Biography Maggie lectures and researches in the field of game studies and digital art, drawing and animation for computer games. She has achieved international success, exhibiting her fine-art work in galleries and alternative art spaces. Maggie showcases both computer game industry concept art work, undergraduate and post-graduate work, has served on several advisory boards and assisted in judging the International First Lego League Robotics Championship Tournament hosted by Teesside University, winners of the 2009 Times Higher Awards "University of the Year". She is a programme committee member for the CGiV10 - 7th International Conference in Computer Graphics, Imaging and Visualization, and has written several articles for publications and organisations including Futurelab and speaks about the future uses of computer games. Having organised and chaired the art and computer game panel at WIG2007 and co-organised the WIG2006 conference, Maggie has opened up a dialogue between artists and the computer game industry.
Ross Winning
Developing the art of sound: the confluence of Animation, Games and sonic ambiguities.
Abstract
A model of sound design borrowed from animated film and live action cinema presents a ready made scheme for sonic additions to the visually dynamic and interactive environments that computer games inhabit. The audio-visual design in both disciplines, aims to work with narrative, movement, space and time. This condition would therefore seem to encourage opportunities for similarities in the sonic design to naturally migrate between forms.
This loose relationship has grown as games have become more allied to visual spectacle and narrative. Increasingly, sonic forms in games are also continuing to be borrowed from cinema origins. In those gaming environments that inherit the visual language of a specific film genre, the design of the sonic terrain can also be introduced for mood and atmosphere. This wholesale importation of sound design from existing film genre would further seem to be the natural cornerstone upon which to build sound design in virtual game-play.
However In a medium that seeks to portray and represent spaces and the human body with increasing realism, additions of sound and music need not just support the actuality of game play but also encourage sonic ambiguities to enhance the imagination and form a counterpoint to the highly specified visual sensations.
This presentation explores that notion comparing developing ideas in the practice and theory that surround animation, film and game sound. In doing so, there is an additional aim to question the validity of the accepted relationship between those areas and make a proposition that new compositional approaches and soundscapes could be exploited.
Biography
From studying Sculpture at Norwich School of Art and to post-graduate level at University of Newcastle upon Tyne, I have sculptures and other art works located in private and public collections in the UK, Scandinavia and Japan. However, I have since developed long-time interests in film animation through further postgraduate study at the National Centre for Computer Animation at Bournemouth University. Subsequent projects have included freelance work for commercial broadcast T.V.

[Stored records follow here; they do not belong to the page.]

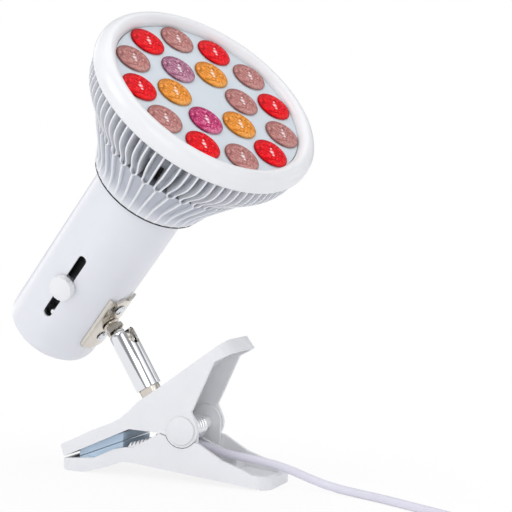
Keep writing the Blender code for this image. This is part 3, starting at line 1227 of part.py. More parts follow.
def stand(base):
    """Moves the lamp so that the middle of its base, without the loose cord, is at the world's origin."""
    bpy.context.view_layer.update()
    depsgraph = bpy.context.evaluated_depsgraph_get()
    loose = ("cord_free", "cord_coil", "cord_tail", "cord_tie", "plug_body", "plug_pin_1", "plug_pin_2")
    low, high = Vector((math.inf,) * 3), Vector((-math.inf,) * 3)
    for thing in bpy.context.scene.objects:
        if thing.type == "EMPTY" or thing.hide_render or thing.name in loose:
            continue
        shown = thing.evaluated_get(depsgraph)
        mesh = shown.to_mesh()
        for vertex in mesh.vertices:
            point = shown.matrix_world @ vertex.co
            low = Vector(map(min, low, point))
            high = Vector(map(max, high, point))
        shown.to_mesh_clear()
    base.location = (-(low.x + high.x) / 2, -(low.y + high.y) / 2, -low.z)
    print("clamp pivot at", [round(v, 5) for v in base.location])


def main():
    for thing in list(bpy.data.objects):
        bpy.data.objects.remove(thing, do_unlink=True)
    base = frame("Clamp_frame")
    jaw = frame("Jaw_axis", base)
    lean = Matrix.Rotation(-ARM_LEAN, 3, "Y")
    foot = Vector((-UPPER_JAW_REACH * ARM_FOOT_SHARES[0], 0.0, UPPER_HANDLE_RISE * ARM_FOOT_SHARES[1]))
    ball = foot + lean @ Vector((0.0, 0.0, BOSS_TOP + BOSS_FOOT))
    arm_fixed = frame("Arm_axis", jaw, ball, lean)
    arm = frame("Arm_spin", arm_fixed, turn=Matrix.Rotation(ARM_SPIN, 3, "Z"))
    tilt = frame("Ball_tilt", arm, turn=Matrix.Rotation(-STUD_LEAN, 3, "Y"))
    stud = frame("Stud_axis", tilt, turn=Matrix.Rotation(HEAD_TURN, 3, "Z"))
    lamp = frame("Lamp_axis", stud, (STUD_PLACE, 0.0, BALL_TO_AXIS), Matrix.Rotation(math.pi / 2, 3, "Y"))

    build_lower_lever(base)
    pad("lower_pad", base, -PAD_PLAY - PAD_THICKNESS, -PAD_PLAY)
    build_upper_lever(jaw, arm_fixed)
    pad("upper_pad", jaw, 0.0, PAD_THICKNESS)
    build_pivot(base, jaw)
    build_spring(base)
    build_collar(arm_fixed)
    build_arm(arm)
    build_stud(stud)
    build_tube(lamp)
    build_bracket(lamp)
    build_knob(lamp)
    build_socket(lamp)
    build_cap(lamp, lamp)
    build_heat_sink(lamp)
    build_face(lamp)
    build_cord(base)
    stand(base)


main()
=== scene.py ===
"""Dressed view of a clip-on infrared lamp: camera, cord, fine pieces, materials and light, in the frame
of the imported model. Metres, +Z up."""
import json
import math

import bmesh
import bpy
from mathutils import Matrix, Vector


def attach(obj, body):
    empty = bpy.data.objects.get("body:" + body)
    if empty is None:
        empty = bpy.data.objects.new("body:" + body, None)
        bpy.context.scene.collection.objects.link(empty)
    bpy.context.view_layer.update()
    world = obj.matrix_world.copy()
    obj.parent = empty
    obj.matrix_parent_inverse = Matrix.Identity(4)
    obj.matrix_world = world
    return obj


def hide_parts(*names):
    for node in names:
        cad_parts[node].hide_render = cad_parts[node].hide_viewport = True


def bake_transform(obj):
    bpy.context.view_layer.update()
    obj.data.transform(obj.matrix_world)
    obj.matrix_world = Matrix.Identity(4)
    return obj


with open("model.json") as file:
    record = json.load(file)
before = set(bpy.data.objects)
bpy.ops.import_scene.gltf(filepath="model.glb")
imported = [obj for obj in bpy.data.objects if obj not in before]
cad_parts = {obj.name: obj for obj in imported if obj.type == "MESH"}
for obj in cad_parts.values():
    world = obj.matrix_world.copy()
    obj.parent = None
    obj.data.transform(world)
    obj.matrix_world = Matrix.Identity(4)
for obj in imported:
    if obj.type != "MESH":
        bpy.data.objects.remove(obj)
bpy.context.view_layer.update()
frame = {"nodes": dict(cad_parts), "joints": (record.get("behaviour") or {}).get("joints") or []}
scene = bpy.context.scene
nodes = frame["nodes"]
joints = {joint["name"]: joint for joint in frame["joints"]}
base = Vector(joints["jaw_open"]["pos_m"])


def mm(*values):
    return tuple(v / 1000 for v in values)


# Camera
camera_data = bpy.data.cameras.new("camera")
camera_data.lens = 119.53
camera_data.sensor_width = 36.0
camera_data.clip_start = 0.01
camera_data.clip_end = 50.0
camera = bpy.data.objects.new("camera", camera_data)
scene.collection.objects.link(camera)
eye = base + Vector(mm(311.82, -832.18, 130.78))
camera_axes = ((0.945, 0.3235, 0.0482), (-0.0601, 0.0269, 0.9978), (0.3215, -0.9458, 0.0449))
camera.matrix_world = Matrix.Translation(eye) @ Matrix(camera_axes).transposed().to_4x4()
scene.camera = camera

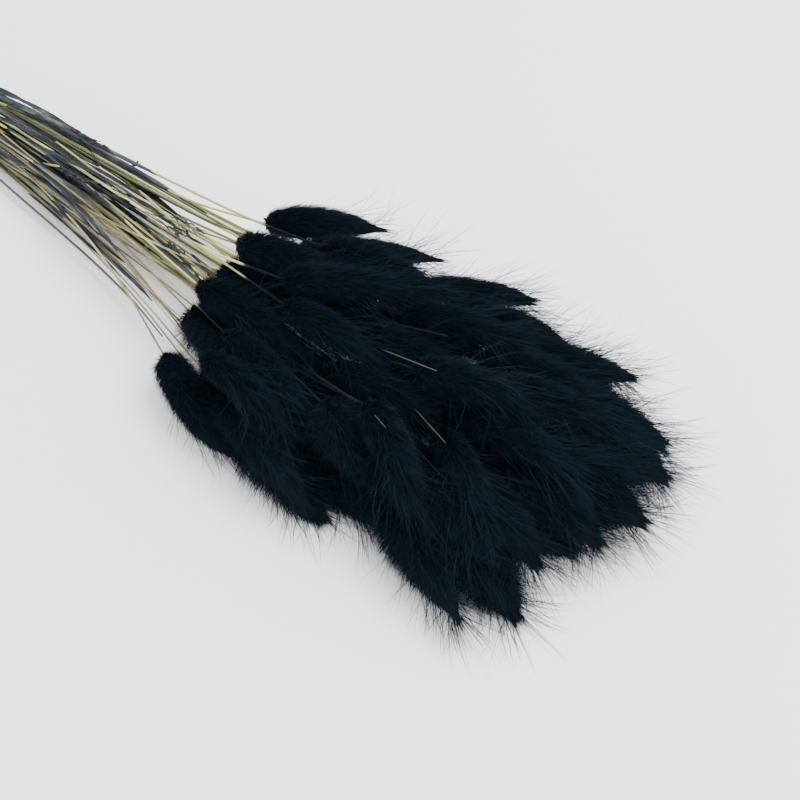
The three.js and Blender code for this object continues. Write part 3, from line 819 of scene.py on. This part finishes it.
def buildSheaths(material):
    random = np.random.default_rng(11)
    clusters = [Shape() for _ in clusterPlaces()]
    around = sheath["around"]
    for i, stem in enumerate(stems):
        if not stem.wrapped or stem.isOuter:
            continue
        start = stem.wrapped[0] - random.uniform(*sheath["before"])
        start = max(start, stem.station(tieBand.centre) + sheath["fromTie"])
        end = stem.wrapped[1] + random.uniform(*sheath["after"])
        end = min(end, stem.route.length - sheath["fromHead"])
        s = np.linspace(start, end, max(int((end - start) / sheath["spacing"]), sheath["leastRows"]))
        wide = random.uniform(*sheath["halfWidth"]) * wavy(random, s, *sheath["wideWave"])
        wide = wide * np.interp(s[-1] - s, [0, sheath["narrowing"]], [sheath["narrowEnd"], 1])
        high = random.uniform(*sheath["halfHeight"]) * wavy(random, s, *sheath["highWave"])
        turned = random.uniform(0, turn) + np.cumsum(random.normal(0, sheath["twist"], len(s)))
        s = np.concatenate([[s[0] + sheath["lip"]], s, [s[-1] - sheath["lip"]]])
        wide, high, turned = (np.concatenate([v[:1], v, v[-1:]]) for v in (wide, high, turned))
        wide[[0, -1]] *= sheath["lipWide"]
        high[[0, -1]] *= sheath["lipHigh"]
        torn = np.zeros((len(s), around))
        torn[-2:] = random.uniform(*sheath["torn"]) * random.uniform(0, 1, around) ** 2
        torn[:2] = -random.uniform(*sheath["torn"]) * random.uniform(0, 1, around) ** 2
        ribs = random.uniform(*sheath["ribs"], around)
        shift, tone = i * straw["patternStep"], random.uniform(*sheath["tone"])
        clusters[stem.cluster].addTube(
            stem.route, s, wide, high, turned, around, shift, 0.0, torn, ribs, tone=tone)
    for k, shape in enumerate(clusters):
        if shape.points:
            shape.piece(f"sheaths_{k + 1}", material, "leaf", [], True)


# loose dry leaf blades: keeled, twisted along their length, and pointed at one end
leaf = {
    "spacing": 2.5 * mm, "around": 8, "halfThickness": 0.16 * mm, "keel": 0.35, "wider": 1.15,
    "shape": ([0, 0.04, 0.3, 0.7, 0.9, 1], [0.5, 0.8, 1, 0.85, 0.45, 0.05]),
    "wave": (7 * mm, 0.88, 1.1), "turned": (-0.4, 0.4), "twist": (0.4, 1.3), "torn": 3 * mm,
    "tone": (0.2, 0.8), "patternStep": 1.3,
}


def buildLeaves(material):
    random = np.random.default_rng(23)
    for i, node in enumerate(sorted(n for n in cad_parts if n.startswith("leaf"))):
        points, near = weldedMesh(node)
        first = min(capMiddles(points, near), key=lambda k: points[k][0])
        rings, _ = ringsFrom(first, near)
        route = Route([points[ring].mean(0) for ring in rings])
        halfWidth = np.linalg.norm(points[rings[2]] - points[rings[2]].mean(0), axis=1).max()
        s = np.linspace(0, route.length, int(route.length / leaf["spacing"]))
        wide = halfWidth * leaf["wider"] * np.interp(s / route.length, *leaf["shape"])
        wide = wide * wavy(random, s, *leaf["wave"])
        turned = random.uniform(*leaf["turned"]) + random.uniform(*leaf["twist"]) * s / route.length
        around, high, shift = leaf["around"], leaf["halfThickness"], i * leaf["patternStep"]
        torn = np.zeros((len(s), around))
        torn[0] = -random.uniform(0, leaf["torn"], around)
        tone = random.uniform(*leaf["tone"])
        shape = Shape()
        shape.addTube(route, s, wide, high, turned, around, shift, leaf["keel"], torn, tone=tone)
        shape.piece("blade_" + node[-1], material, "leaf", [node], True)


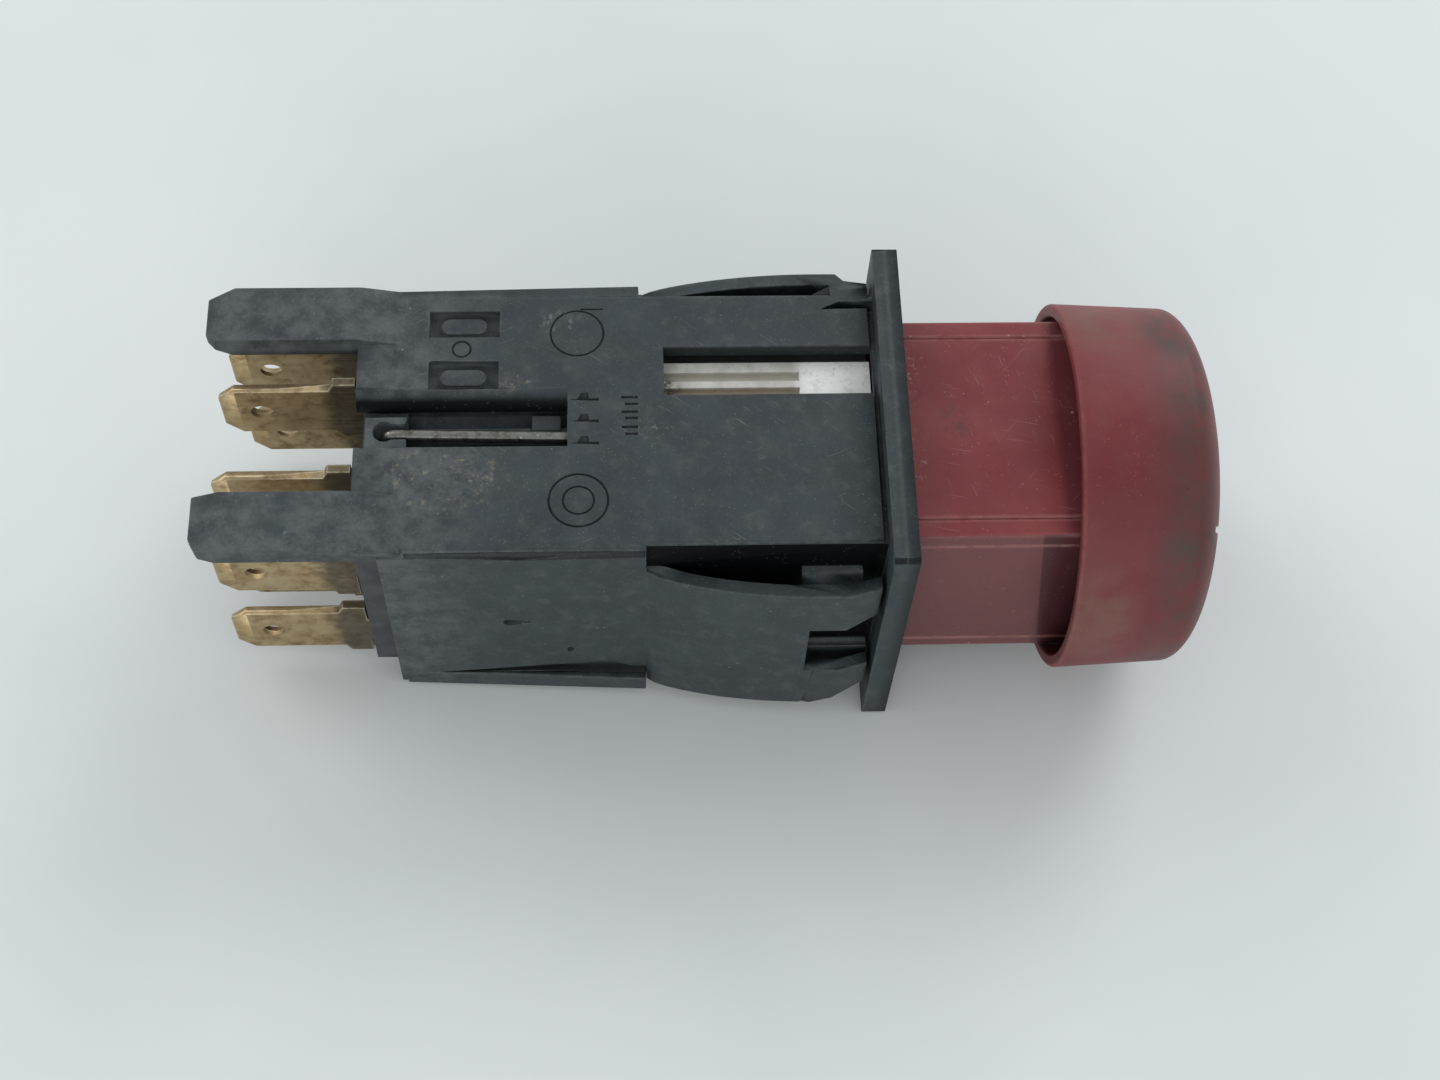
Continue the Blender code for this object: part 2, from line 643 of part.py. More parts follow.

Former work as a musician has helped me focus on sound as a way to commence research in animation. This facet reflects in a current study that asks questions predicated on the specific relationship in animation of the sonic and the visual. The conjunction of sound and image, its musicology, implementation and performance in animated media, form themes that are now informing that research.
Currently engaged in PhD study at The Animation Academy, LUSAD, Loughborough University; I also lead the Division for Digital Media and teach Animation at Wolverhampton University.
Brian Cattell
Creativity in Games
Abstract
Viewing video games from an artistic critical perspective can result in sideways glances being aimed at the critic from players, the anti-game lobby and from art-critics alike. The game art critic has to delve much deeper into games than other media to find artistry, art reference or artistic practice.
We see art (and Art) already being moulded by myriad social forces, not least technology-mediated communication. Digital creativity, and specifically video games are at the forefront of these social forces. Digital creativity is being positively affected by technology-mediated production. Advances in technology are providing the digital artist with enhanced brushes and canvas to work with. The status of the artist in games is in dire need of enhancement - one look at salary levels for 2d or 3d artists in game production teams compared to those in other roles gives the picture. Yet the frequent and ever increasing online communication regarding game production techniques and processes gives another picture - that the levels of creativity and problem-solving are just as high in game art practice as in any other field of game production or design.
The video game art-worker is therefore a participant in social action, the democratisation of game production - you don't need to be mystified about how effects or artefacts are produced. Many computer games allow the player to move from player to editor then to creator, with the ability to create new levels and introduce new gameplay elements. Now console games are allowing this. To have Little Big Planet allow anyone in the family to create while playing will only extend the process, making video game creativity broader and more deeply expressed. No need to wait for Art to catch up with life, go and investigate, create, practice, play and watch how artists are created, and how skilled technicians are providing tools for would-be artists. Now pick up your Red Builder Brush (Unreal Development Kit space creation tool).
Biography
In his mid-forties, Brian Cattell has been involved with playing video games since Space Invaders was a coin-op, sometime in the seventies, breaking in the eighties for Fine Art degree (no fees to pay!), restarting during a Masters in Electronic Graphics. Continuing during gainful employment as a freelance multimedia designer and software trainer, with a dwindling amount of gaming hours caused by starting a family, and teaching Computer Games Design at the University of Wolverhampton since 2004. Play has turned to playful creation and editing. He loves what they are doing with software at the moment.